- Haas from High Noon Toons
- Created by: Matt Thompson
- Voices of: Matt Thompson Adam Reed
- Country of origin: United States

Production
- Running time: 3 hours

Original release
- Network: Cartoon Network
- Release: 1994 – 1996

= High Noon Toons =

High Noon Toons was a three-hour programming block of cartoons hosted by two cowboy hand puppets named Haas and Lil' Jo (a Bonanza reference) shown on Cartoon Network in the mid-1990s. The series was made by Matt Thompson and Adam Reed, who later went on to create adult-themed cartoon series such as Sealab 2021 and Frisky Dingo for Adult Swim and Archer for FX.

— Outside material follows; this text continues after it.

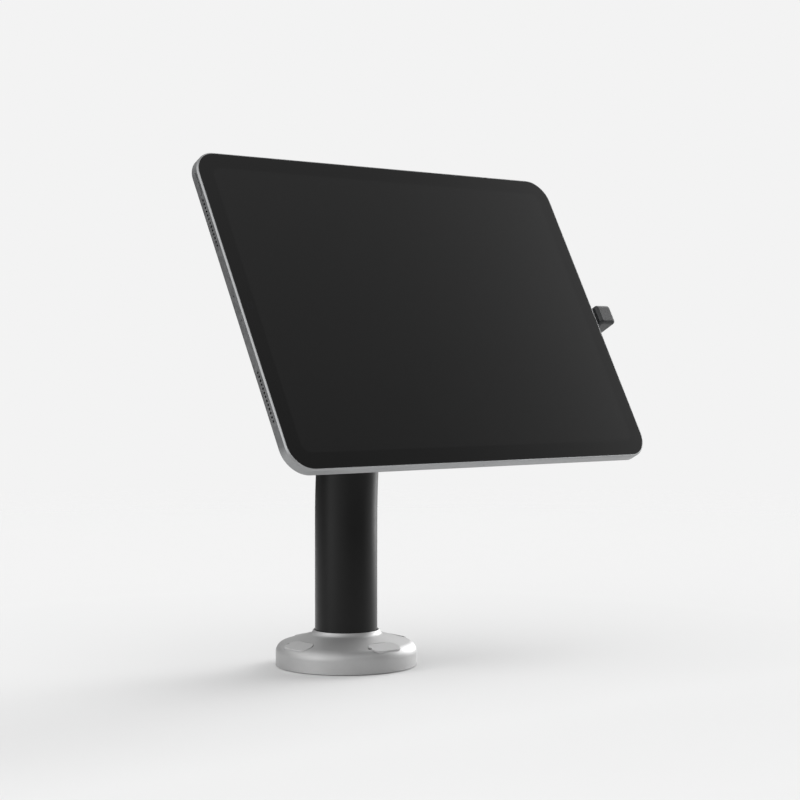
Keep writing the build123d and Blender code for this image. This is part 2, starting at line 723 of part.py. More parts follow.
# Plug housing beside the tablet, open at the back, and its cover.
with BuildPart() as plug_housing:
    with BuildSketch(HEAD.offset(-plug_front_depth)):
        with Locations((plug_middle, 0)):
            Rectangle(plug_width, 2 * plug_half_height)
    extrude(amount=plug_front_depth + plug_back - plug_cover_thickness)
    front_plane = HEAD.offset(-plug_front_depth)
    upright_edges = plug_housing.edges().filter_by(Axis(origin=(0, 0, 0), direction=facing))
    fillet(upright_edges, plug_side_round)
    plug_front = plug_housing.faces().filter_by(front_plane).sort_by_distance(front_plane.origin)[0]
    fillet(plug_front.edges(), plug_front_round)
    with BuildSketch(HEAD.offset(-plug_front_depth + plug_front_wall)):
        with Locations((plug_middle, 0)):
            RectangleRounded(plug_width - 2 * plug_wall, 2 * (plug_half_height - plug_wall),
                             plug_hollow_round)
    extrude(amount=plug_front_depth + plug_back, mode=Mode.SUBTRACT)
save(plug_housing, "plug_housing")

with BuildPart() as plug_cover:
    with BuildSketch(HEAD.offset(plug_back - plug_cover_thickness)):
        with Locations((plug_middle, 0)):
            RectangleRounded(plug_width, 2 * plug_half_height, plug_side_round)
    extrude(amount=plug_cover_thickness)
    cover_middle = HEAD.offset(plug_back).origin + Vector(plug_middle, 0, 0)
    fillet(plug_cover.faces().sort_by_distance(cover_middle)[0].edges(), plug_back_round)
save(plug_cover, "plug_cover")

with BuildPart() as plug_shell:
    with BuildSketch(WALL_SIDE.offset(plug_inner_face - plug_shell_length)):
        SlotOverall(plug_shell_width, plug_shell_height)
        SlotOverall(plug_shell_width - 2 * plug_shell_wall, plug_shell_height - 2 * plug_shell_wall,
                    mode=Mode.SUBTRACT)
    extrude(amount=plug_shell_length)
save(plug_shell, "plug_shell")

plug_board_width = 5.6
plug_board_height = 3.6
plug_board_thickness = 1.0
plug_board_inset = 1.0      # from the housing's inner wall
with BuildPart() as plug_board:
    with BuildSketch(WALL_SIDE.offset(plug_inner_face + plug_wall + plug_board_inset)):
        with Locations((0, -1.4)):
            RectangleRounded(plug_board_width, plug_board_height, 0.5)
    extrude(amount=plug_board_thickness)
save(plug_board, "plug_board")

# ------------------------------------------------------------------ tablet
speaker_pitch = 2.19
speaker_holes = 13
speaker_middle = 48.7
speaker_hole_radius = 0.65
mic_spread = 6.8
mic_hole_radius = 0.4
port_width = 8.8
port_height = 3.0
shell_back_round = 0.5
glass_pocket_gap = 0.05
glass_edge_round = 0.12
power_middle = 71.2
power_length = 12.4
volume_length = 10.6
volume_middles = {"up": -93.0, "down": -79.0}
button_width = 2.0
button_gap = 0.2
button_proud = 0.2
button_travel = 0.25
wall_cut = side_wall + past

# Milled aluminium shell with a chamfered rim.
with BuildPart() as rear_housing:
    with BuildSketch(TABLET.offset(-tablet_thickness)):
        RectangleRounded(tablet_width, tablet_height, tablet_corner)
    extrude(amount=tablet_thickness - rim_below_glass)
    back_face = rear_housing.faces().sort_by_distance(back_centre)[0]
    front_face = rear_housing.faces().sort_by_distance(screen_centre)[0]
    fillet(back_face.edges(), shell_back_round)
    chamfer(front_face.edges(), rim_chamfer_depth, rim_chamfer, reference=front_face)
    with BuildSketch(TABLET.offset(-glass_thickness)):
        RectangleRounded(tablet_width - 2 * (rim_width - glass_pocket_gap),
                         tablet_height - 2 * (rim_width - glass_pocket_gap),
                         tablet_corner - rim_width + glass_pocket_gap)
    extrude(amount=glass_thickness + past, mode=Mode.SUBTRACT)
    with BuildSketch(TABLET.offset(cavity_floor)):
        RectangleRounded(2 * inner_half_width, 2 * inner_half_height, tablet_corner - side_wall)
    extrude(amount=tablet_thickness, mode=Mode.SUBTRACT)
    for side in (-1, 1):
        with BuildSketch(WALL_SIDE.offset(side * tablet_width / 2)):
            for row in (-1, 1):
                with Locations((row * speaker_middle, 0)):
                    with GridLocations(speaker_pitch, 0, speaker_holes, 1):
                        Circle(speaker_hole_radius)
        extrude(amount=-side * wall_cut, mode=Mode.SUBTRACT)
    with BuildSketch(WALL_SIDE.offset(-tablet_width / 2)):
        with Locations((-mic_spread, 0), (mic_spread, 0)):
            Circle(mic_hole_radius)
        with Locations((power_middle, 0)):
            SlotOverall(power_length + 2 * button_gap, button_width + 2 * button_gap)
    extrude(amount=wall_cut, mode=Mode.SUBTRACT)
    with BuildSketch(WALL_SIDE.offset(tablet_width / 2)):
        SlotOverall(port_width, port_height)
    extrude(amount=-wall_cut, mode=Mode.SUBTRACT)
    with BuildSketch(WALL_TOP.offset(-tablet_height / 2)):
        Circle(mic_hole_radius)
    extrude(amount=wall_cut, mode=Mode.SUBTRACT)
    with BuildSketch(WALL_TOP.offset(tablet_height / 2)):
        with Locations(*[(middle, 0) for middle in volume_middles.values()]):
            SlotOverall(volume_length + 2 * button_gap, button_width + 2 * button_gap)
    extrude(amount=-wall_cut, mode=Mode.SUBTRACT)
save(rear_housing, "rear_housing")

with BuildPart() as display_glass:
    with BuildSketch(TABLET.offset(-glass_thickness)):
        RectangleRounded(tablet_width - 2 * rim_width, tablet_height - 2 * rim_width,
                         tablet_corner - rim_width)
    extrude(amount=glass_thickness)
    fillet(display_glass.faces().sort_by_distance(screen_centre)[0].edges(), glass_edge_round)
save(display_glass, "display_glass")

panel_width = 231.0
panel_height = 162.0
panel_corner = 6.0
panel_thickness = 1.3
with BuildPart() as display_panel:
    with BuildSketch(TABLET.offset(-glass_thickness)):
        RectangleRounded(panel_width, panel_height, panel_corner)
    extrude(amount=-panel_thickness)
save(display_panel, "display_panel")

# Camera behind the glass, in the border on the port's far side.
front_camera_place = (-118.6, 0)
front_camera_radius = 2.2
front_camera_depth = 1.6
with BuildPart() as front_camera:
    with BuildSketch(TABLET.offset(-glass_thickness)):
        with Locations(front_camera_place):
            Circle(front_camera_radius)
    extrude(amount=-front_camera_depth)
save(front_camera, "front_camera")

# Inside: a battery cell each side of the logic board, and a speaker behind each row of holes.
floor_gap = 0.1
module_height = 2.4
battery_width = 84.0
battery_height = 128.0
battery_pitch = 136.0
with BuildPart() as battery_cells:
    with BuildSketch(TABLET.offset(cavity_floor + floor_gap)):
        with GridLocations(battery_pitch, 0, 2, 1):
            RectangleRounded(battery_width, battery_height, 2)
    extrude(amount=module_height)
save(battery_cells, "battery_cells")

logic_board_width = 44.0
logic_board_height = 150.0
logic_board_thickness = 0.8
with BuildPart() as logic_board:
    with BuildSketch(TABLET.offset(cavity_floor + floor_gap)):
        RectangleRounded(logic_board_width, logic_board_height, 2)
    extrude(amount=logic_board_thickness)
save(logic_board, "logic_board")

shield_width = 36.0
shield_height = 1.4
shields = {42: 42, -8: 42, -52: 30}     # middle up the board: length
with BuildPart() as shield_cans:
    with BuildSketch(TABLET.offset(cavity_floor + floor_gap + logic_board_thickness)):
        for middle, length in shields.items():
            with Locations((0, middle)):
                RectangleRounded(shield_width, length, 1.5)
    extrude(amount=shield_height)
save(shield_cans, "shield_cans")

speaker_inset = 4.2
speaker_width = 8.0
speaker_length = 30.0
with BuildPart() as speaker_modules:
    with BuildSketch(TABLET.offset(cavity_floor + floor_gap)):
        with GridLocations(2 * (inner_half_width - speaker_inset), 2 * speaker_middle, 2, 2):
            RectangleRounded(speaker_width, speaker_length, 1.5)
    extrude(amount=module_height)
save(speaker_modules, "speaker_modules")

# Socket for the plug, with a tongue that stops short of its mouth.
port_depth = 6.1
port_wall = 0.35
port_mouth = 8.7
port_mouth_height = 2.9
port_back_wall = 0.8
tongue_width = 6.2
tongue_thickness = 0.6
tongue_recess = 1.0
port_back = inner_half_width - port_depth
with BuildPart() as port_receptacle:
    with BuildSketch(WALL_SIDE.offset(port_back)):
        SlotOverall(port_mouth + 2 * port_wall, port_mouth_height + 2 * port_wall)
    extrude(amount=port_depth - face_gap)
    with BuildSketch(WALL_SIDE.offset(port_back + port_back_wall)):
        SlotOverall(port_mouth, port_mouth_height)
        Rectangle(tongue_width, tongue_thickness, mode=Mode.SUBTRACT)
    extrude(amount=port_depth, mode=Mode.SUBTRACT)
    with BuildSketch(WALL_SIDE.offset(inner_half_width - tongue_recess)):
        Rectangle(tongue_width + past, tongue_thickness + past / 2)
    extrude(amount=tongue_recess + past, mode=Mode.SUBTRACT)
save(port_receptacle, "port_receptacle")

# Camera on the back, in the corner beside the buttons.
camera_place = (-104.0, -70.0)
camera_width = 26.0
camera_height = 17.0
camera_corner = 8.0
camera_proud = 1.6
camera_edge_round = 0.5
lens_offset = -4.5
lens_radius = 5.05
lens_recess = 0.3
flash_offset = 7.0
flash_radius = 2.05
flash_recess = 0.2
lens_place = (camera_place[0] + lens_offset, camera_place[1])
flash_place = (camera_place[0] + flash_offset, camera_place[1])
with BuildPart() as camera_island:
    with BuildSketch(HEAD):
        with Locations(camera_place):
            RectangleRounded(camera_width, camera_height, camera_corner)
        with Locations(lens_place):
            Circle(lens_radius + seat_gap, mode=Mode.SUBTRACT)
        with Locations(flash_place):
            Circle(flash_radius + seat_gap, mode=Mode.SUBTRACT)
    extrude(amount=camera_proud)
    backward = Axis(origin=back_centre, direction=-facing)
    camera_face = camera_island.faces().filter_by(HEAD).sort_by(backward)[-1]
    fillet(camera_face.outer_wire().edges(), camera_edge_round)
save(camera_island, "camera_island")

with BuildPart() as camera_lens:
    with BuildSketch(HEAD):
        with Locations(lens_place):
            Circle(lens_radius)
    extrude(amount=camera_proud - lens_recess)
save(camera_lens, "camera_lens")

with BuildPart() as flash_lens:
    with BuildSketch(HEAD):
        with Locations(flash_place):
            Circle(flash_radius)
    extrude(amount=camera_proud - flash_recess)
save(flash_lens, "flash_lens")


foot_gap = 0.1
foot_thickness = 0.5
foot_margin = 1.4


def push_button(plane, place, length, outer, inner):
    """Button whose head passes through the wall and whose foot keeps it in."""
    inward = -1 if outer > 0 else 1
    with BuildPart() as button:
        with BuildSketch(plane.offset(outer)):
            with Locations((place, 0)):
                SlotOverall(length, button_width)
        extrude(amount=inward * (abs(outer) - abs(inner) + foot_gap))
        with BuildSketch(plane.offset(inner + inward * foot_gap)):
            with Locations((place, 0)):
                SlotOverall(length - foot_thickness * 2, button_width + foot_margin)
        extrude(amount=inward * foot_thickness)
    return button


power_button = push_button(WALL_SIDE, power_middle, power_length,
                           -tablet_width / 2 - button_proud, -inner_half_width)
save(power_button, "power_button")
for name, middle in volume_middles.items():
    volume_button = push_button(WALL_TOP, middle, volume_length,
                                tablet_height / 2 + button_proud, inner_half_height)
    save(volume_button, f"volume_{name}_button")

# Dome switches behind the buttons.
switch_gap = foot_gap + foot_thickness + button_travel + 0.1
switch_length = 6.0
switch_width = 2.2
switch_height = 0.8
with BuildPart() as button_switches:
    with BuildSketch(WALL_SIDE.offset(-inner_half_width + switch_gap)):
        with Locations((power_middle, 0)):
            Rectangle(switch_length, switch_width)
    extrude(amount=switch_height)
    with BuildSketch(WALL_TOP.offset(inner_half_height - switch_gap)):
        with Locations(*[(middle, 0) for middle in volume_middles.values()]):
            Rectangle(switch_length, switch_width)
    extrude(amount=-switch_height)
save(button_switches, "button_switches")
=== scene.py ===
import json
import math

import bmesh
import bpy
from mathutils import Matrix, Vector


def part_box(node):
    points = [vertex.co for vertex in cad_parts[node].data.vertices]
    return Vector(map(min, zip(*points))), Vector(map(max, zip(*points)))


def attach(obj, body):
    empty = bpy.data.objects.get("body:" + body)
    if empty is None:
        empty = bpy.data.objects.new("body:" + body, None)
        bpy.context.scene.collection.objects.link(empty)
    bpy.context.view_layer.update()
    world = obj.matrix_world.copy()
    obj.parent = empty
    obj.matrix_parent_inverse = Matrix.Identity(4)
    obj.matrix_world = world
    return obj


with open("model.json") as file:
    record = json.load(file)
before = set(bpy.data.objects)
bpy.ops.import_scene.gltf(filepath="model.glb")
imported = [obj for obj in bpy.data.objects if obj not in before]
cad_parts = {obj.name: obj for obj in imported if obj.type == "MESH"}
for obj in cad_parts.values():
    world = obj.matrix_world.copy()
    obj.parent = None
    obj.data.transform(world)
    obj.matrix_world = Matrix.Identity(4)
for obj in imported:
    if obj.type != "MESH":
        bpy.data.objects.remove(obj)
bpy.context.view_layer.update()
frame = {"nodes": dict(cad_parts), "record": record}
nodes = frame["nodes"]


# ---------------------------------------------------------------- places on the tablet
# The tablet leans back 28.28 degrees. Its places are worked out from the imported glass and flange.
TABLET_RIGHT = Vector((1.0, 0.0, 0.0))
TABLET_UP = Vector((0.0, 0.4738, 0.8806)).normalized()
TABLET_OUT = TABLET_RIGHT.cross(TABLET_UP)
GLASS_THICKNESS = 0.001
TABLET_THICKNESS = 0.0059
glass_low, glass_high = (Vector(corner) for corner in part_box("display_glass"))
SCREEN_CENTRE = (glass_low + glass_high) / 2 + TABLET_OUT * GLASS_THICKNESS / 2
MIDDLE = SCREEN_CENTRE - TABLET_OUT * TABLET_THICKNESS / 2
BACK_CENTRE = SCREEN_CENTRE - TABLET_OUT * TABLET_THICKNESS
flange = nodes["neck_flange"]
FLANGE_BACK = max(-TABLET_OUT.dot(flange.matrix_world @ v.co - BACK_CENTRE) for v in flange.data.vertices)

# Places in the screen's plane, right of and up from its centre.
ACTIVE_HALF = (0.1149, 0.08025)
ACTIVE_CORNER = 0.0052
ACTIVE_EDGE = 0.0002
FRONT_CAMERA = (-0.1186, 0.0)
FRONT_CAMERA_RING = 0.0017
BACK_CAMERA = (-0.1085, 0.070)
LENS_RADIUS = 0.00505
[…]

Often the show had special themes, such as "Quick Draw McGraw: Pure Mustang". Haas and Lil' Jo also hosted Cartoon Network's "Spring Break '95", with the two on a beach setting with bikini-clad Barbie dolls, and which showed Spring Break-related cartoons. They also hosted the Thanksgiving Cartoon Parade in 1995.

==Creation and cancellation==
Matt Thompson had been working for Turner for a while already in the early 1990s, when his boss at Cartoon Network liked his sense of humor. Thompson was then asked to come up with some funny interstitial material for a new three-hour block of cartoons. When it came time to present, he was so hungover from the night before that he had actually failed to come up with any ideas, so he simply started making his hand talk like a puppet. The hand puppets were a hit, and Thompson was ordered to write 500 jokes to fill 10 to 15 seconds of filler time from the noon to 3 p.m. time slot. He recruited his friend Adam Reed for the other hand puppet and the show was complete.

Thompson and Reed were often drunk while making the show, and were eventually reprimanded for drinking on the job after setting a prop spaceship on fire.